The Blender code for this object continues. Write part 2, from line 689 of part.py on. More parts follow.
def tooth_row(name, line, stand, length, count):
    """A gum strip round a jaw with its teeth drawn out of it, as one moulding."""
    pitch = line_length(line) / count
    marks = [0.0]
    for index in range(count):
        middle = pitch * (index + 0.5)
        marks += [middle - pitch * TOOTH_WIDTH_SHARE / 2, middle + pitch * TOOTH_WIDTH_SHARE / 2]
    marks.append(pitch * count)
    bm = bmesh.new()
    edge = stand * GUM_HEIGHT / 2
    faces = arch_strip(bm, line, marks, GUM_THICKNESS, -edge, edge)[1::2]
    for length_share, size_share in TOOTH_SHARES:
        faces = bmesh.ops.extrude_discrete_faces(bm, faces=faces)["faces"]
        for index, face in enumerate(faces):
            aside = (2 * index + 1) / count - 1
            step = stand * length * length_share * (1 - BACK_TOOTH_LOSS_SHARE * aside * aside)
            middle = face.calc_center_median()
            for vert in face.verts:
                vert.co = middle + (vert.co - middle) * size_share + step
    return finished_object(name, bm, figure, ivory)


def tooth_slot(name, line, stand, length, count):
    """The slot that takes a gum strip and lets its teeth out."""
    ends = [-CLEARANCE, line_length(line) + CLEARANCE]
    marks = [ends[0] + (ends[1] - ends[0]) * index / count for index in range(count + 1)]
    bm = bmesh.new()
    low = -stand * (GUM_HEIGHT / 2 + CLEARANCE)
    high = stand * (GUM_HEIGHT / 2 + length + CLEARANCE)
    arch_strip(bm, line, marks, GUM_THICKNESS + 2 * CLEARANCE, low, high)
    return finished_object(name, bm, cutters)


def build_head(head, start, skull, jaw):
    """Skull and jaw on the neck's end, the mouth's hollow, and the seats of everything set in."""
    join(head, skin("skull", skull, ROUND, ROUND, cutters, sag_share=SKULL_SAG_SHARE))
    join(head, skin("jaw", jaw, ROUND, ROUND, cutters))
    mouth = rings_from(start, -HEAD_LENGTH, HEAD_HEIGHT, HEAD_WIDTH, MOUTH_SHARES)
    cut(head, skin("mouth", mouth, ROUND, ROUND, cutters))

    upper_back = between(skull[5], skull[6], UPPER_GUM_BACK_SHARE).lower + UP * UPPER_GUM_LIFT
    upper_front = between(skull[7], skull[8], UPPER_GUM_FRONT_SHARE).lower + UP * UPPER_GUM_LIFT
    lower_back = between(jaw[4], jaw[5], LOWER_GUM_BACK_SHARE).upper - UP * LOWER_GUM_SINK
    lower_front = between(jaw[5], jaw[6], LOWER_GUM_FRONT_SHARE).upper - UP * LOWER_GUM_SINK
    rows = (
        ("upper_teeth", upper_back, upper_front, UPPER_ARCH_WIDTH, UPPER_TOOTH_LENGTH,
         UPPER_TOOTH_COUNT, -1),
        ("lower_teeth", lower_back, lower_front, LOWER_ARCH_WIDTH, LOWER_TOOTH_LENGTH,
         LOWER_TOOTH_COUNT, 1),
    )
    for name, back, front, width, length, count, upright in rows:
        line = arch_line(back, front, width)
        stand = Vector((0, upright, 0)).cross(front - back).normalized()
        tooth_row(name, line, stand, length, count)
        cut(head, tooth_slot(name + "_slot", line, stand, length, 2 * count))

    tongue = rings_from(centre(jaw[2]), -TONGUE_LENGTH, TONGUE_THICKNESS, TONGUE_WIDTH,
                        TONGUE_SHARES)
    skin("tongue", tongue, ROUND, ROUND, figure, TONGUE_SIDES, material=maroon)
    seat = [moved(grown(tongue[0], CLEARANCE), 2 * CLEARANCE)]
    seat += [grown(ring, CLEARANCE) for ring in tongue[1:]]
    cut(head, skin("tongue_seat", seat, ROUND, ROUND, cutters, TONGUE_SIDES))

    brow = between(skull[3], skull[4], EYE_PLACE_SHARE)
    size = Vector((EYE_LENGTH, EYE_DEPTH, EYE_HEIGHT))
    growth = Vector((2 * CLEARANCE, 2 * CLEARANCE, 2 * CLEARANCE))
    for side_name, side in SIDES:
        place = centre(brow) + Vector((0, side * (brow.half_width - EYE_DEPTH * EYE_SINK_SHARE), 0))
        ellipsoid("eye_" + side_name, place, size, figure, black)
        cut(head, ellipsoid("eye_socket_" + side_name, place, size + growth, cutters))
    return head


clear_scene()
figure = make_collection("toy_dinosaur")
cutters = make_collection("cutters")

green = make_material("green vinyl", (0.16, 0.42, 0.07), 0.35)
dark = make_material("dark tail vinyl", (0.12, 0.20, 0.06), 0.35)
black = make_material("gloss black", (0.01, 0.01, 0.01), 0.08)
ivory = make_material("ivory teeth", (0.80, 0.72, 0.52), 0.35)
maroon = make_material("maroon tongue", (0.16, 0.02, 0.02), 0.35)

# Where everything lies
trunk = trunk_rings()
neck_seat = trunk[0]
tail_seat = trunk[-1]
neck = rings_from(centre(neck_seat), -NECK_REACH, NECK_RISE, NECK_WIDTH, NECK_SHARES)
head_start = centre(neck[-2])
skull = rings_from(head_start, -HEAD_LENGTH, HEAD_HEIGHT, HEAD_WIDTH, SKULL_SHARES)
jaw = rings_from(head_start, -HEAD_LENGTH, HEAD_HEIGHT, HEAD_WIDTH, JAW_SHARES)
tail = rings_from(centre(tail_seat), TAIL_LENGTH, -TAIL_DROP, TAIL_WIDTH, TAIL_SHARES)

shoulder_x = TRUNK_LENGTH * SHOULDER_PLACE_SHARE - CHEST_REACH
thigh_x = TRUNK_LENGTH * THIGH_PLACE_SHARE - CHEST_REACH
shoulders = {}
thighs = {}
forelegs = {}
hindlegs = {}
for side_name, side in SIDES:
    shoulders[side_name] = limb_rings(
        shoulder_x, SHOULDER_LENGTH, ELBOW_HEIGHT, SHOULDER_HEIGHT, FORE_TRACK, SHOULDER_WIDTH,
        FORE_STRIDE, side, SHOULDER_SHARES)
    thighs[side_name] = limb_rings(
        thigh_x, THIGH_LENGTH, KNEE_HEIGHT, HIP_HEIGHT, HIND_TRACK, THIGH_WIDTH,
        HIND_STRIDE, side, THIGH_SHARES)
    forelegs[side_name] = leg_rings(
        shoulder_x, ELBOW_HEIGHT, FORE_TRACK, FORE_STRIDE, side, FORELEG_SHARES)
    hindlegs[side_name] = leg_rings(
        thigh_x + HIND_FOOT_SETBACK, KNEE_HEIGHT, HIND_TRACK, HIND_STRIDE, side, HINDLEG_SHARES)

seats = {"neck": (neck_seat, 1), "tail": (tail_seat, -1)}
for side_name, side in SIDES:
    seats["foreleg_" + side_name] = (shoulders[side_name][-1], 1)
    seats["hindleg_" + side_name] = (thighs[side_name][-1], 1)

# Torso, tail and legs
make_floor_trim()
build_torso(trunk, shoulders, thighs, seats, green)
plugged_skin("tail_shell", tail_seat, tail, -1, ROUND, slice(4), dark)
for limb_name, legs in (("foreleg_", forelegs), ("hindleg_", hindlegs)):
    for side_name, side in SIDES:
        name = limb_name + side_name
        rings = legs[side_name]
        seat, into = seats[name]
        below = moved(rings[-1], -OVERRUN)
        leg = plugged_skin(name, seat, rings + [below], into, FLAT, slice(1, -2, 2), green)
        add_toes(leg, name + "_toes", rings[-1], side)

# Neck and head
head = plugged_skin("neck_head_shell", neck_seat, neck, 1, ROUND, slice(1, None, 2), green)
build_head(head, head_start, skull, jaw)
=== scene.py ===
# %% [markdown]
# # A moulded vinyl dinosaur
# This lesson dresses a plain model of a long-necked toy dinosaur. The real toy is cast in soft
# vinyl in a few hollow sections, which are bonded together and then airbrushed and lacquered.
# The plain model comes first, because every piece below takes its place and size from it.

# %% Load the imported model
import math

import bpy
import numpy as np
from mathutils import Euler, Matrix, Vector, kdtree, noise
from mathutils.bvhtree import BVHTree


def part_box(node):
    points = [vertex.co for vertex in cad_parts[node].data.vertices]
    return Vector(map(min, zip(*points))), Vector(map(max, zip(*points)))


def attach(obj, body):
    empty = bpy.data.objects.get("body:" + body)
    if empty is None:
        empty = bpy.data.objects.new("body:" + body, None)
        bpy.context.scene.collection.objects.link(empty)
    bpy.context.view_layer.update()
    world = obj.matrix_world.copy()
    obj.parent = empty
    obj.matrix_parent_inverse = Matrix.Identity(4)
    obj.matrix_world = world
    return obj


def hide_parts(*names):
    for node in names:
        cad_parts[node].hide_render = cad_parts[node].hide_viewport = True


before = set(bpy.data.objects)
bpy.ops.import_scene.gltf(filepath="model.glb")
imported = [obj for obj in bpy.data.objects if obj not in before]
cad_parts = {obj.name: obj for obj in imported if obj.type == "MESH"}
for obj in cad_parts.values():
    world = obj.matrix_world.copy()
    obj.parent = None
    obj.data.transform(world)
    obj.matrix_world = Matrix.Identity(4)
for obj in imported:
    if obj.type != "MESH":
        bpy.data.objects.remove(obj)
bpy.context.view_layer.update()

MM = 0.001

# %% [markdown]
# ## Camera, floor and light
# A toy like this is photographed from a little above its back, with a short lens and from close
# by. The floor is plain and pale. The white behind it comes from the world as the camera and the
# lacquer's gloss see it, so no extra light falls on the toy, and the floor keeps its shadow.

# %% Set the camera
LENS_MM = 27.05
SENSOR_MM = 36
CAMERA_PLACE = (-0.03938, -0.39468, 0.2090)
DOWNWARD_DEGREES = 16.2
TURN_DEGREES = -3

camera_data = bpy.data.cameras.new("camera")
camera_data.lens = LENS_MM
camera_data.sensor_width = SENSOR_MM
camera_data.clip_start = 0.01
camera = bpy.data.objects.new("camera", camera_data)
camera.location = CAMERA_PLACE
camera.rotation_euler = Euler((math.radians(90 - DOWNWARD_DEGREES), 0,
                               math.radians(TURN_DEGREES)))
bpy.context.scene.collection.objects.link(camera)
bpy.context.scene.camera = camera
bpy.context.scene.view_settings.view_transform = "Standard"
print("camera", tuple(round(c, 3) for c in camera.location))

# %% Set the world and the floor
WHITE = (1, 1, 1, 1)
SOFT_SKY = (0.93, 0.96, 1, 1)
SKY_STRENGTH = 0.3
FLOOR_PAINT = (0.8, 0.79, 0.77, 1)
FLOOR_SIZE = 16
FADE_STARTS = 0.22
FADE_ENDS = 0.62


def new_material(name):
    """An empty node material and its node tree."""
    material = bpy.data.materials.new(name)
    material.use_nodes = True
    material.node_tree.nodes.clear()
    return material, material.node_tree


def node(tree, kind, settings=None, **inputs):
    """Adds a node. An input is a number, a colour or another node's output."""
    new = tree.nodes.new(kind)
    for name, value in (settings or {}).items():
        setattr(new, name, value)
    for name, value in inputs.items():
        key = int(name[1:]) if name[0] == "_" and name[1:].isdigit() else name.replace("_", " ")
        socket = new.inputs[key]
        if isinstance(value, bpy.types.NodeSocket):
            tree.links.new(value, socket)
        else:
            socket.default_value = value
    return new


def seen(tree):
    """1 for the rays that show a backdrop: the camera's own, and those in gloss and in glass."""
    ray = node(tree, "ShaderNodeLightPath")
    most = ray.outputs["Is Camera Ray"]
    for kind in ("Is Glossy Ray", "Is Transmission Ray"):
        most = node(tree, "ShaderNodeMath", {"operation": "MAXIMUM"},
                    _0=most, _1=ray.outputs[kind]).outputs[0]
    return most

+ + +

▸ **Task details**
Starting at the line that contains "# Neck and head", repeat each line exactly, and stop after the line that contains "bpy.context.scene.collection.objects.link(empty)".

▸ **The result**
# Neck and head
head = plugged_skin("neck_head_shell", neck_seat, neck, 1, ROUND, slice(1, None, 2), green)
build_head(head, head_start, skull, jaw)
=== scene.py ===
# %% [markdown]
# # A moulded vinyl dinosaur
# This lesson dresses a plain model of a long-necked toy dinosaur. The real toy is cast in soft
# vinyl in a few hollow sections, which are bonded together and then airbrushed and lacquered.
# The plain model comes first, because every piece below takes its place and size from it.

# %% Load the imported model
import math

import bpy
import numpy as np
from mathutils import Euler, Matrix, Vector, kdtree, noise
from mathutils.bvhtree import BVHTree


def part_box(node):
    points = [vertex.co for vertex in cad_parts[node].data.vertices]
    return Vector(map(min, zip(*points))), Vector(map(max, zip(*points)))


def attach(obj, body):
    empty = bpy.data.objects.get("body:" + body)
    if empty is None:
        empty = bpy.data.objects.new("body:" + body, None)
        bpy.context.scene.collection.objects.link(empty)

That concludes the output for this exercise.